The Cube by digital arts company Circa69 was one of the most surprising and exciting shows at Watch Out, and everyone was talking about it. It was a one-on-one performance with the artist, Simon Wilkinson, the director of Circa69, where I was fitted with the Oculus Rift, a virtual reality headset designed for 3-D gaming. Here it was turned to the purpose of engineering an artistic encounter in a new world, and it blew my mind, with its newness, the Dali-esque imagined American desert that appeared around me in a small room upstairs in the Junction, and a compelling story.

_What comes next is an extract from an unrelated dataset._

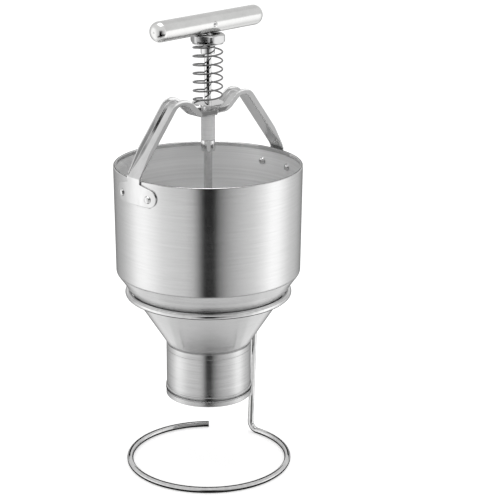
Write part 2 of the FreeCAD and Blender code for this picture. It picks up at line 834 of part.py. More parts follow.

My favourite show at the festival was Show Off by Figs in Wigs, a group of five conceptual artists who are all women – Rachel Gammon, Suzanna Hurst, Sarah Moore, Rachel Porter and Alice Roots. I’ve been hearing great things about them for years, but I have always managed to narrowly miss seeing them (because of, um, either lateness or drunkenness, as at last year’s Night Watch festival). And when I say, ‘I’ve heard great things’, I mean that I’ve seen the people saying the great things come out at the end of a show, and they are sort of glowing phosphorescently with irrepressible smiles and look like they are about to break into song and dance, and their eyes are darting around looking at the world faster than usual because their minds have been so deliciously stoked.
Now that I’ve finally seen a Figs in Wigs show, I understand why that is. They are a real riot. Show Off is ostensibly a burlesque, with silly, glitzy costumes, jokes, songs, dances and a very impressive hula-hoop sequence, but underneath all of this, it’s a highly intelligent Theatre of the Absurd. They are aware of this, and the show contains the telling line: ‘If you want to go deep, you must first go shallow’. Show Off is deeply self-reflective, as if the five girls are peering at themselves as they peer at themselves, like those halls of mirrors with endless reflections. The theme they are self-reflectively studying is … self-reflection (in art and social media). It was rich, wild, lushly comedic, absorbing and fascinating.
Another highlight was a new show by an old favourite – Lucy McCormick from GETINTHEBACKOFTHEVAN, doing a premiere of a show called Calendar Girl. When I was looking through the festival programme, I saw the show listed and read, ‘Lucy McCormick presents this late night performance as part of a biblical series in which she casts herself as Jesus Christ, in an attempt to find greater connection to her own moral conscience’. So I was already chuckling at this, days before, and also wondering how this theme would play out within Lucy’s favoured live art performance techniques of nakedness, shock, profanity and pop power ballads – and she didn’t let me down.
In fact, the show was about ascension – the Ascension of Jesus Christ. The show was sharply feminist, as much of GETINTHEBACKOFTHEVAN’s work is, and it was also shockingly sexually graphic, but as in her previous work, there is one bomb blast of a theatrical moment when a profound concept crystallises. It was the moment where Lucy did something pornographic with her body, the woman standing next to me walked out, and I thought, ‘huh – that’s a fascinating way to ironically depict Christianity’s relationship to, and devaluing of, older goddess-based religions’. It was a hilarious, shocking and profound show, which is what I have come to expect from Lucy McCormick.
As I look back, I realise how confident I was at the start that Watch Out would be excellent, and I was right. You know how sometimes you have friends who are a sure thing? How there are these solid, encircling parameters that deliver awesome results every time you see them? Like, every time, the conversation is a delicious mixture of funny and deep. Every time you feel relaxed, warmed and nourished. Every time you lose track of time because you’ve entered some charmed space together. I feel this way about the Cambridge Junction’s programming of contemporary performance under Artistic Director Daniel Brine and Arts Producer Daniel Pitt, who was the lead curator for Watch Out. Although the encircling parameters are slightly spikier, and they have a different purpose: to challenge me, shake some of the broken ideas out of me, reflect me, light me up and give me something new to think about. In The After dimension, I walked out grateful, light-hearted and soaked in new ideas.